介绍
我经常被问及“Oracle如何知道在哪个列上需要直方图?”,以及,“为什么我会在我的主键列上得到一个直方图?”。Jonathan Lewis在不久前回应第二个问题时,贴出过一个解释点此查看。但我觉得最好在这个主题上说得多一些,并且聚焦在Oracle如何选择哪个列上应该有直方图上。特别是我想澄清,如果你使用建议(默认)的方法收集统计信息,即DBMS_STATS.GATHER…STATS的参数METHOD_OPT被设置为“FOR ALL COLUMNS SIZE AUTO”时,数据库如何决定创建什么直方图。
Oracle数据库可以创建多种类型的直方图(混合,TOP频率,频率),我将在后面简要介绍它们。但是,本文的目的不是详细讨论它们之间的差异,我想集中于导致直方图创建的一般情况。
本文针对Oracle Database 12c Release 1及以后的版本
你可能已经知道直方图对于改善基数评估十分有用,特别是列上的数据是倾斜时。如你所了解的,这不是故事的全部,我将从倾斜(skew)的含义开始说起。
倾斜(skew)是什么
数据库认为有两类倾斜。而对于我们大多数人来说,脑海中只有一种类型。下面是一张表示某宠物店售出的每种鱼有多少订单的示意图:
该店有很多金鱼的订单;它们便宜且普通。另一方面,锦鲤的价值高,价格也昂贵,所以,并不奇怪其售出得很少。从技术上讲,在值的重复度上存在不平均,或者说值倾斜。换句话说,部分鱼的名字明显比其它更经常出现。让我们来看两个简单的查询:
select sum(order_amount) from fish_sales where fish = 'Gold'; [1200 rows match]

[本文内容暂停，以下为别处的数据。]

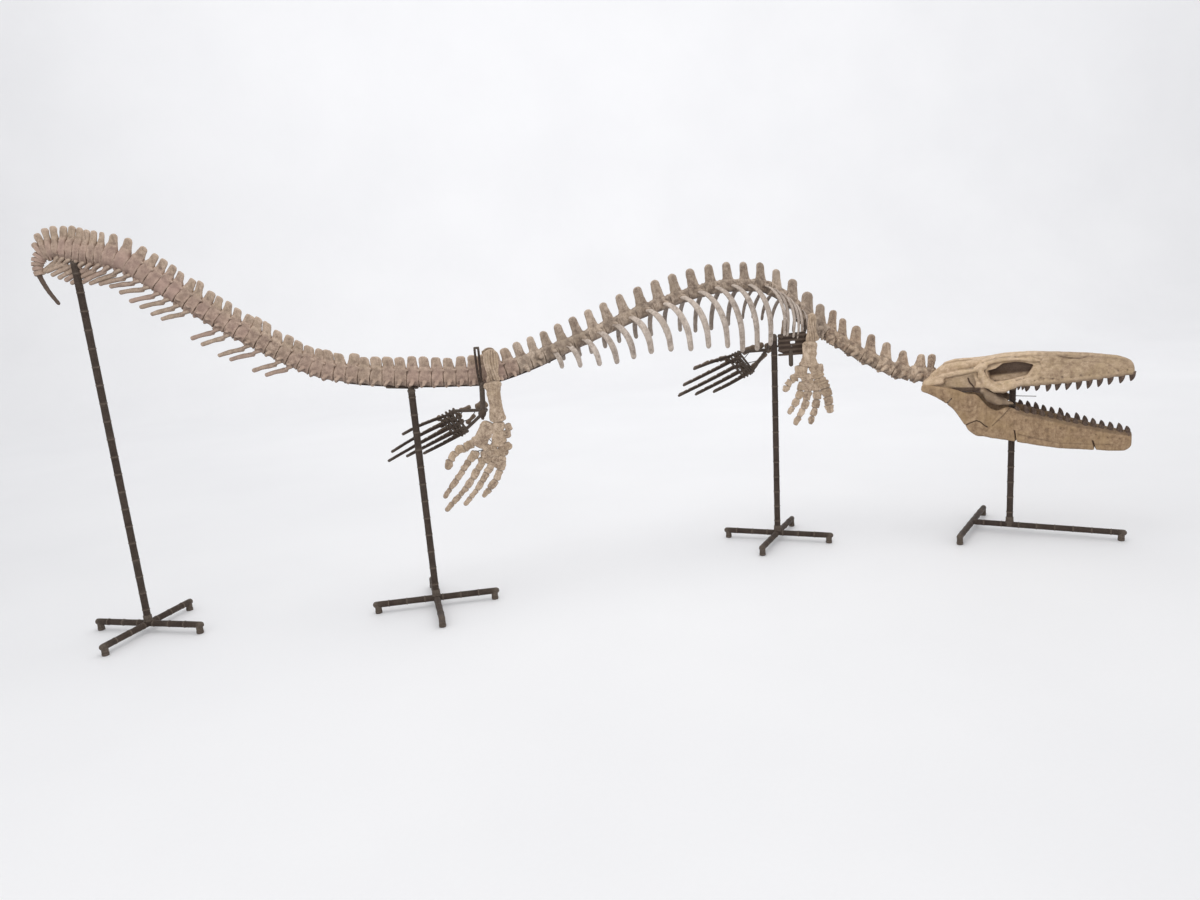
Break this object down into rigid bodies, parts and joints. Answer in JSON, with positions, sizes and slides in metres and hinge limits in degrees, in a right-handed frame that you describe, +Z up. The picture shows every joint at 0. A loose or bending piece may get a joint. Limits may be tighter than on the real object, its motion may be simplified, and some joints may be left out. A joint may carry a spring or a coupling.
{
  "type": "mounted mosasaur skeleton",
  "caption": "Life-size mounted skeleton of a mosasaur, a swimming reptile of the chalk seas, jaws open and back arched, on four slim steel tube stands.",
  "frame": {"origin": "centre of the outline at floor level", "axes": "+X towards the snout, +Y to the animal's left, +Z up"},
  "size_m": [5.0752, 0.9888, 1.8728],
  "materials": {
    "body_bone": "matt greyish tan fossil bone, fine pores and brown stains",
    "tail_bone": "matt pinkish grey brown fossil bone",
    "skull_bone": "matt warm yellowish tan fossil bone with dark cracks, dark brown teeth",
    "stand_steel": "dark brown hammered steel, low sheen"
  },
  "bodies": {
    "root": {"femur_left": "body_bone", "femur_right": "body_bone", "fibula_left": "body_bone", "fibula_right": "body_bone", "fore_paddle_left": "body_bone", "fore_paddle_right": "body_bone", "hind_paddle_left": "body_bone", "hind_paddle_right": "body_bone", "humerus_left": "body_bone", "humerus_right": "body_bone", "ilium_left": "body_bone", "ilium_right": "body_bone", "jaw_left": "skull_bone", "jaw_right": "skull_bone", "neck": "body_bone", "radius_left": "body_bone", "radius_right": "body_bone", "scapula_left": "body_bone", "scapula_right": "body_bone", "skull": "skull_bone", "stand_1_base": "stand_steel", "stand_1_post": "stand_steel", "stand_2_base": "stand_steel", "stand_2_post": "stand_steel", "stand_3_base": "stand_steel", "stand_3_post": "stand_steel", "stand_4_base": "stand_steel", "stand_4_post": "stand_steel", "stand_fore_frame": "stand_steel", "stand_hind_frame": "stand_steel", "stand_hip_frame": "stand_steel", "stand_shoulder_arm": "stand_steel", "stand_shoulder_frame": "stand_steel", "stand_spine_rod": "stand_steel", "tail_1": "tail_bone", "tail_2": "tail_bone", "tail_3": "tail_bone", "tail_4": "tail_bone", "tail_tip": "tail_bone", "tibia_left": "body_bone", "tibia_right": "body_bone", "trunk_front_left": "body_bone", "trunk_front_right": "body_bone", "trunk_rear_left": "body_bone", "trunk_rear_right": "body_bone", "ulna_left": "body_bone", "ulna_right": "body_bone"}
  },
  "joints": []
}
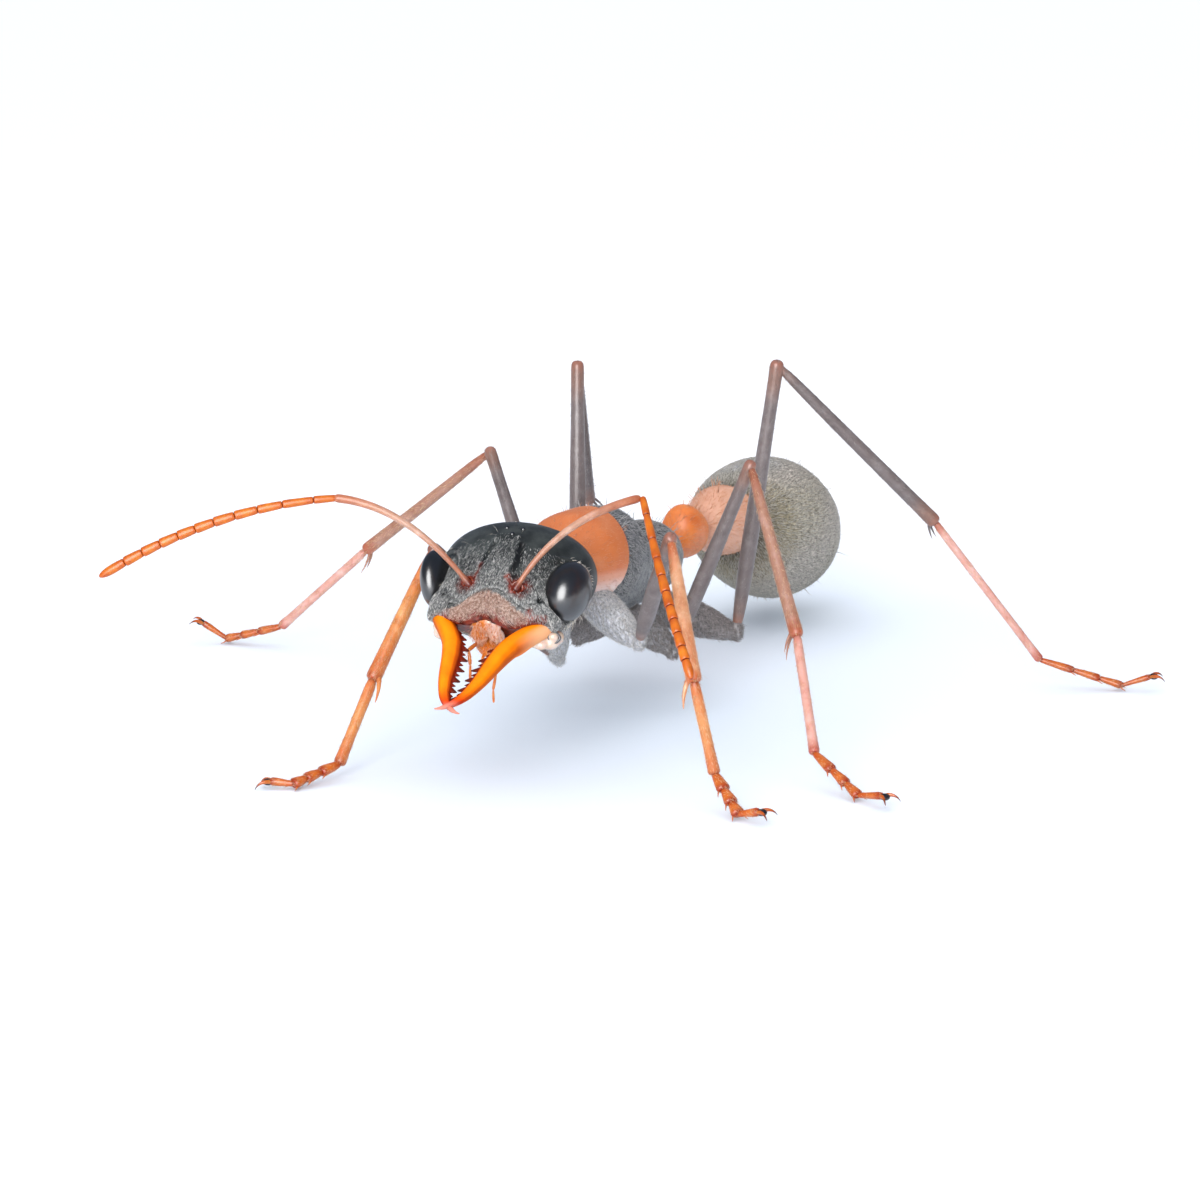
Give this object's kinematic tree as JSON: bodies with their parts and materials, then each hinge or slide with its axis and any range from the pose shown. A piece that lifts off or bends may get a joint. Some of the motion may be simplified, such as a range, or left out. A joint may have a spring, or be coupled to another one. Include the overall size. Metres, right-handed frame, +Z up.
{
  "type": "ant",
  "caption": "Life-size standing bull ant with long toothed jaws, bent feelers, a narrow jointed waist and long bent legs.",
  "frame": {"origin": "on the floor, under the middle of the whole ant's box", "axes": "+Z up from the floor, -Y the way the ant's body faces, +X its own left"},
  "size_m": [0.0156, 0.0153, 0.0055],
  "materials": {
    "head_cuticle": "black cuticle under fine silvery hair",
    "eye": "glossy black compound eye",
    "jaw": "glossy yellow-orange horn with dark red teeth",
    "feeler_orange": "satin orange, slightly clear",
    "trunk_orange": "satin orange-red cuticle with fine pale hair",
    "trunk_black": "grey-black cuticle under silvery hair",
    "gaster_grey": "black cuticle under dense grey-gold down",
    "leg_grey": "satin dark grey-brown cuticle",
    "leg_orange": "satin orange cuticle, slightly clear"
  },
  "bodies": {
    "root": {"head": "head_cuticle", "eye_left": "eye", "mandible_left": "jaw", "scape_left": "feeler_orange", "funiculus_left": "feeler_orange", "eye_right": "eye", "mandible_right": "jaw", "scape_right": "feeler_orange", "funiculus_right": "feeler_orange", "mouthparts": "feeler_orange", "pronotum": "trunk_orange", "mesonotum": "trunk_black", "propodeum": "trunk_black", "petiole": "trunk_orange", "postpetiole": "trunk_orange", "gaster_1": "gaster_grey", "gaster_2": "gaster_grey", "gaster_3": "gaster_grey", "gaster_4": "gaster_grey", "coxa_front_left": "leg_grey", "femur_front_left": "leg_grey", "tibia_front_left": "leg_orange", "heel_front_left": "leg_orange", "foot_front_left": "leg_orange", "coxa_front_right": "leg_grey", "femur_front_right": "leg_grey", "tibia_front_right": "leg_orange", "heel_front_right": "leg_orange", "foot_front_right": "leg_orange", "coxa_middle_left": "leg_grey", "femur_middle_left": "leg_grey", "tibia_middle_left": "leg_orange", "heel_middle_left": "leg_orange", "foot_middle_left": "leg_orange", "coxa_middle_right": "leg_grey", "femur_middle_right": "leg_grey", "tibia_middle_right": "leg_orange", "heel_middle_right": "leg_orange", "foot_middle_right": "leg_orange", "coxa_hind_left": "leg_grey", "femur_hind_left": "leg_grey", "tibia_hind_left": "leg_grey", "heel_hind_left": "leg_orange", "foot_hind_left": "leg_orange", "coxa_hind_right": "leg_grey", "femur_hind_right": "leg_grey", "tibia_hind_right": "leg_grey", "heel_hind_right": "leg_orange", "foot_hind_right": "leg_orange"}
  },
  "joints": []
}
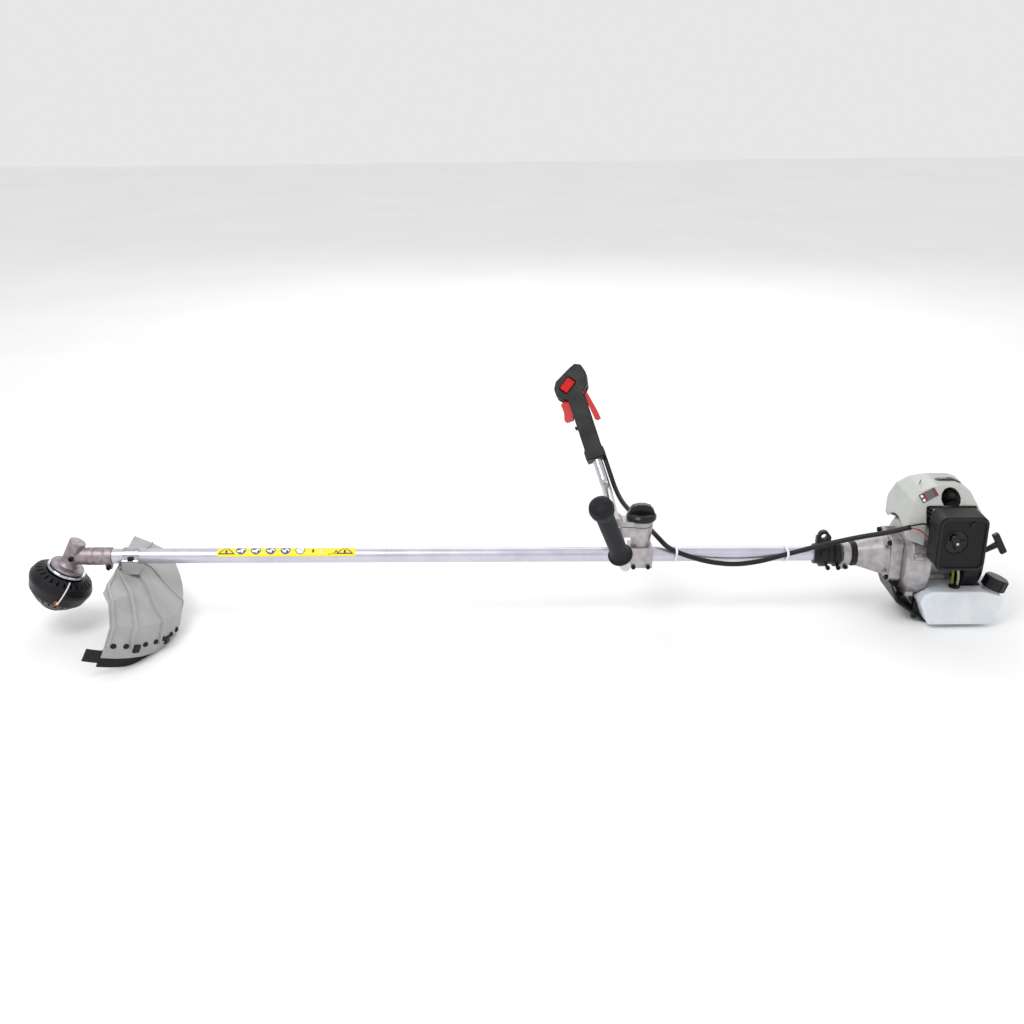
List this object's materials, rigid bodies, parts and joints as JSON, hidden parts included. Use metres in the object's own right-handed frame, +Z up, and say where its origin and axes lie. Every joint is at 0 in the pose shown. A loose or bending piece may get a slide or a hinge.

select sum(order_amount) from fish_sales where fish = 'Koi'; [22 rows match]
对于上面的查询,匹配WHERE子句的行数是显著不同的,所以为优化器提供一种方法解决这个问题是有用的。这就是直方图的作用。
还有另外一类倾斜,我将用几个示例来展示它。
例 1
想像一个小型的,但快速成长的公司,其总是在雇佣新员工。员工信息存储在STAFF表中,该表包含有一个HIRE_DATE列。回到公司初创时期,通常要经历数周才会有一位新员工,但随着入职率的提高,对于任意给定日,我们可以绘制出类似下面的雇佣人数图:
使用类似如下的查询,生成了上面的图:
select trunc(hire_date) "Date"
,count(*) "Number of Hires Today"
from staff
group by trunc(hire_date)
order by trunc(hire_date);
你可以看到,在2012年的大部分日期没有雇佣,但是在2015年,几乎每一天都有多人加入。对于给定的雇佣日期范围,数据库在STAFF表中匹配的行数上有大范围的变化。从技术上讲,在范围上存在不平均,或者说范围倾斜。为了说清楚我的意思,考虑下面的查询:
select avg(salary) from staff where hire_date
between to_date('01-mar-2012') and to_date('30-apr-2012');
select avg(salary) from staff where hire_date
between to_date('01-mar-2014') and to_date('30-apr-2014');
尽管两个查询的范围大小是相同的(由于2012年是闰年,所以,我很小心的避免包括2月),第一个查询会匹配到少量的行,而第二个会匹配到大量的行。如果一个查询在HIRE_DATE的给定范围上过滤出的行数,预期会在匹配行数上看到大范围的变化,我们要帮助优化器识别出来的话。我们将需要一个直方图。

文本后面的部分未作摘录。